An RNN-RBM and an RT-RBM with binary RBM units were trained on a dataset of videos of bouncing balls. The mean frame-level squared prediction error was for the RNN-RBM was half of that for the RT-RBM. Models were also trained using Gaussian RBM units on a sequence of motion capture data, (joint angles, translations and rotations); the mean-squared error was also lower for the RNN-RBM.

### MIDI Data

Four MIDI datasets consisting of 67 hours of music were sampled at a sub-beat level to generate the data.

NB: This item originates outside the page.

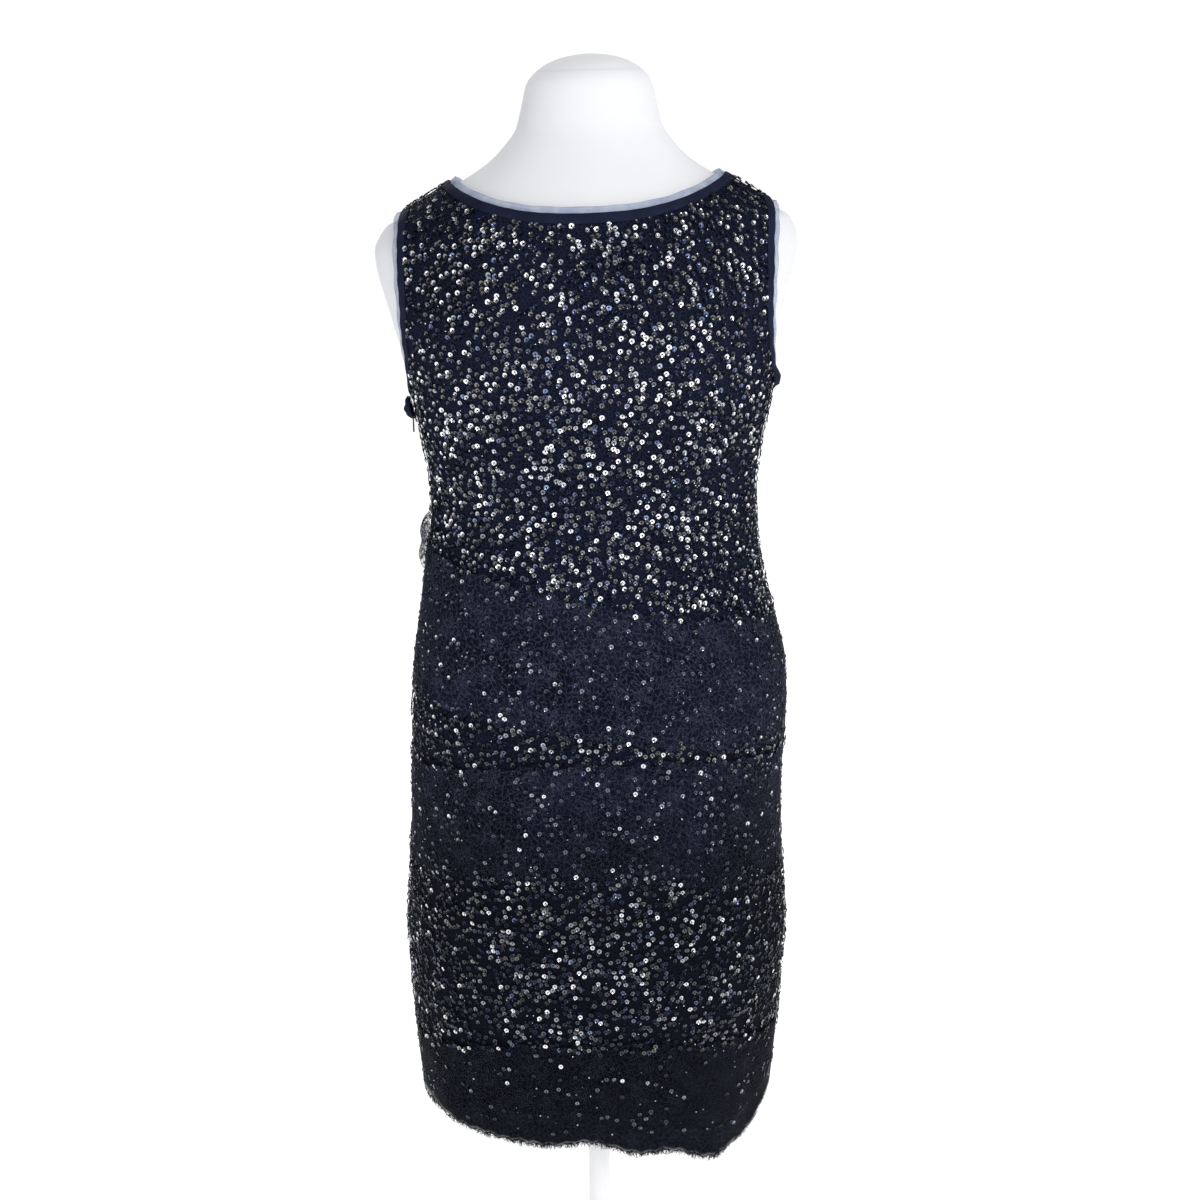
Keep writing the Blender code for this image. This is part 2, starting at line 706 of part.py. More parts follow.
def build_zip(collection, panel, tape, metal, cloth):
    """The concealed side zip: tape and coil, slider, pin, pull tab, and the placket's fold."""
    seam = [row[0] for row in panel]
    heights = [ZIP_BOTTOM] + [z for _, _, z in seam if ZIP_BOTTOM < z < ZIP_TOP] + [ZIP_TOP]
    grid = []
    for height in heights:
        x = on_panel(panel, 0, height)[0]
        grid.append([(x, y, height) for y in (-ZIP_HALF_WIDTH, 0.0, ZIP_HALF_WIDTH)])
    mesh = wall_mesh("side_zip", grid, SEAM_GAP, SEAM_GAP + ZIP_THICK, half_gap=None)
    add_mesh_object("side_zip", mesh, tape, collection)

    pin_x, pin_y, pin_z = tilted((left_face(0.0, PULL_HEIGHT)[0] + PULL_OUT, 0.0, PULL_HEIGHT))
    root = bpy.data.objects.new("zip_pull_hinge", None)
    root.location = (pin_x, pin_y, pin_z)
    collection.objects.link(root)

    plate_face = pin_x - PULL_OUT + 0.0026
    slider = cube_object("zip_slider", (
        (plate_face - 0.0010, plate_face), (-0.0040, 0.0040), (pin_z - 0.0050, pin_z + 0.0050),
    ), metal, collection)
    narrow_foot(slider.data, pin_z, 0.80)
    round_edges = slider.modifiers.new("round", "BEVEL")
    round_edges.width = 0.0003
    round_edges.segments = 1
    for hand, word in ((1.0, "back"), (-1.0, "front")):
        inner, outer = sorted((hand * LUG_GAP / 2, hand * (LUG_GAP / 2 + LUG_THICK)))
        cube_object("zip_lug_" + word, (
            (plate_face + SEAM_GAP, pin_x + EYE_BORE), (inner, outer),
            (pin_z - 0.0014, pin_z + 0.0014),
        ), metal, collection)
    pin_end = LUG_GAP / 2 - SEAM_GAP
    pin = turned_object("zip_pin", [
        (0.0, pin_end), (PIN_RADIUS, pin_end), (PIN_RADIUS, -pin_end), (0.0, -pin_end),
    ], metal, collection, steps=12)
    pin.rotation_euler = (math.radians(90), 0.0, 0.0)
    pin.parent = root
    tab = add_mesh_object("zip_pull", pull_tab_mesh(), metal, collection)
    tab.parent = root
    build_fold(collection, cloth)


def pull_tab_mesh():
    """A teardrop plate that hangs from an eye on the pin, extruded from its side outline."""
    shape = bmesh.new()
    steps = 16
    half = PULL_WIDTH / 2
    rings = {}
    for hand in (-1, 1):
        y = hand * half
        turns = [2 * math.pi * (index + 0.5) / steps for index in range(steps)]
        rings[hand] = [
            [shape.verts.new((radius * math.cos(turn), y, radius * math.sin(turn)))
             for turn in turns]
            for radius in (EYE_RADIUS, EYE_BORE)
        ]
    for hand in (-1, 1):
        outer, bore = rings[hand]
        for index in range(steps):
            after = (index + 1) % steps
            shape.faces.new((outer[index], outer[after], bore[after], bore[index]))
    stem = None
    for index in range(steps):
        after = (index + 1) % steps
        shape.faces.new((rings[-1][1][index], rings[-1][1][after],
                         rings[1][1][after], rings[1][1][index]))
        face = shape.faces.new((rings[-1][0][index], rings[-1][0][after],
                                rings[1][0][after], rings[1][0][index]))
        middle = sum((vert.co.z for vert in face.verts)) / 4
        if stem is None or middle < stem[0] - 1e-7:
            stem = (middle, face)
    bmesh.ops.recalc_face_normals(shape, faces=shape.faces)
    tip = stem[1]
    for drop, width in TAB:
        made = bmesh.ops.extrude_discrete_faces(shape, faces=[tip])
        tip = made["faces"][0]
        low = -EYE_RADIUS - drop
        for vert in tip.verts:
            vert.co.z = low
            vert.co.x = math.copysign(PULL_THICK / 2, vert.co.x)
            vert.co.y = math.copysign(half * width, vert.co.y)
    return mesh_from_bmesh("zip_pull", shape)


def build_fold(collection, cloth):
    """The placket's folded end: a soft pad of cloth that stands off the seam behind the zip."""
    rings = []
    for row in range(7):
        share = row / 6
        height = FOLD_LOW + (FOLD_HIGH - FOLD_LOW) * share
        swell = math.sin(math.pi * (0.08 + 0.84 * share)) ** 0.7
        ring = []
        for index in range(14):
            turn = 2 * math.pi * index / 14
            y = FOLD_MIDDLE + FOLD_HALF_WIDTH * swell * math.cos(turn)
            stand = SEQUIN_ROOM + FOLD_SWELL * swell * (1.0 + math.sin(turn))
            ring.append(moved_out(left_face(y, height), stand))
        rings.append(ring)
    mesh = lofted_body_mesh("zip_placket_fold", rings)
    add_mesh_object("zip_placket_fold", mesh, cloth, collection)


def main():
    remove_everything()
    collection = bpy.data.collections.new("cocktail_dress_on_form")
    bpy.context.scene.collection.children.link(collection)
    white = make_material("white_jersey", (0.86, 0.87, 0.89), 0.75)
    lacquer = make_material("white_lacquer", (0.90, 0.90, 0.90), 0.35)
    sequinned = make_material("sequinned_navy", (0.020, 0.026, 0.055), 0.45)
    lace = make_material("navy_lace", (0.010, 0.014, 0.030), 0.80)
    binding = make_material("navy_binding", (0.012, 0.022, 0.060), 0.65)
    tulle = make_material("blue_grey_tulle", (0.30, 0.36, 0.45), 0.80)
    zip_tape = make_material("navy_zip_tape", (0.012, 0.016, 0.035), 0.70)
    metal = make_material("dark_zip_metal", (0.030, 0.035, 0.060), 0.40, 0.8)
    build_form(collection, white, lacquer)
    grids = {side: skirt_grid(side) + bodice_grid(side) for side in (BACK, FRONT)}
    build_panels(collection, grids, sequinned, binding, tulle)
    build_lace(collection, grids, lace)
    build_frill(collection, lace)
    build_zip(collection, grids[BACK], zip_tape, metal, binding)


main()
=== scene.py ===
"""Looks of the cocktail dress: a navy sheath sewn all over with cupped sequins, with three bands of
lace over them, bound neck and armholes and an eyelash fringe, worn by a white jersey dress form.

Metres, +Z up. The wearer's front faces -Y and the wearer's left is +X. Angles round the body start
at the left side seam (+X) and pass the centre back (+Y) at 90 degrees.
"""

import math

import bpy
import numpy as np
from mathutils import Matrix, Vector, kdtree


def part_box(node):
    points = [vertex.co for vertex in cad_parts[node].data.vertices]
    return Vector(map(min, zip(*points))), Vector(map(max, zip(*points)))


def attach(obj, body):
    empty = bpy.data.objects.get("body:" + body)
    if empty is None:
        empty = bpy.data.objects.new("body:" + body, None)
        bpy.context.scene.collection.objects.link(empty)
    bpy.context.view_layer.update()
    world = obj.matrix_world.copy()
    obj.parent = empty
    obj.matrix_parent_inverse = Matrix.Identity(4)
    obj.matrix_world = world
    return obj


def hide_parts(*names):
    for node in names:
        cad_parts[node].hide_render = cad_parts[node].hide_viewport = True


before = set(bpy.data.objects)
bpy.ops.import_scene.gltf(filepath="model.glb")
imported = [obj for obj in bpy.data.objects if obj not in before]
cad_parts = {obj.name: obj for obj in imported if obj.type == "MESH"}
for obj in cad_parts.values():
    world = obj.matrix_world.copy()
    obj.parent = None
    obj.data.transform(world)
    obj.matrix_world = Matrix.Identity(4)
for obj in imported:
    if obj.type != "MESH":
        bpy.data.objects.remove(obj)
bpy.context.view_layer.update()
chance = np.random.default_rng(27)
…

The log-likelihood and expected frame-level accuracy was computed for the proposed models and a variety of simple models. The RNN-RBM or RNN-NADE models performed best, with an improvement in performance when using HF optimization to train the RNNs. Generated sample sequences revealed that the models were able to learn harmony rules, note correlations, and local temporal coherence, but not long-term structure.

### Transcription

A pre-existing acoustic model was used which outputs note probabilities for a short each frame of an audio signal, giving $P_a(v^{(t)})$. The cost of all combinations of the top $k=7$ candidates is computed by

$C = -\log (P_a(v^{(t)})) - \alpha P_s( v^{(t)} | \tilde{A}^{(t)} )$

where $P_s( v^{(t)} | \tilde{A}^{(t)} )$ is the symbolic model probability and $\tilde{A}^{(t)}$ is the history of f0 estimates. This resulted in an improvement on all datasets against an HMM model. The HMM model, however, seeks a global best smoothing, whereas the presented model is greedy.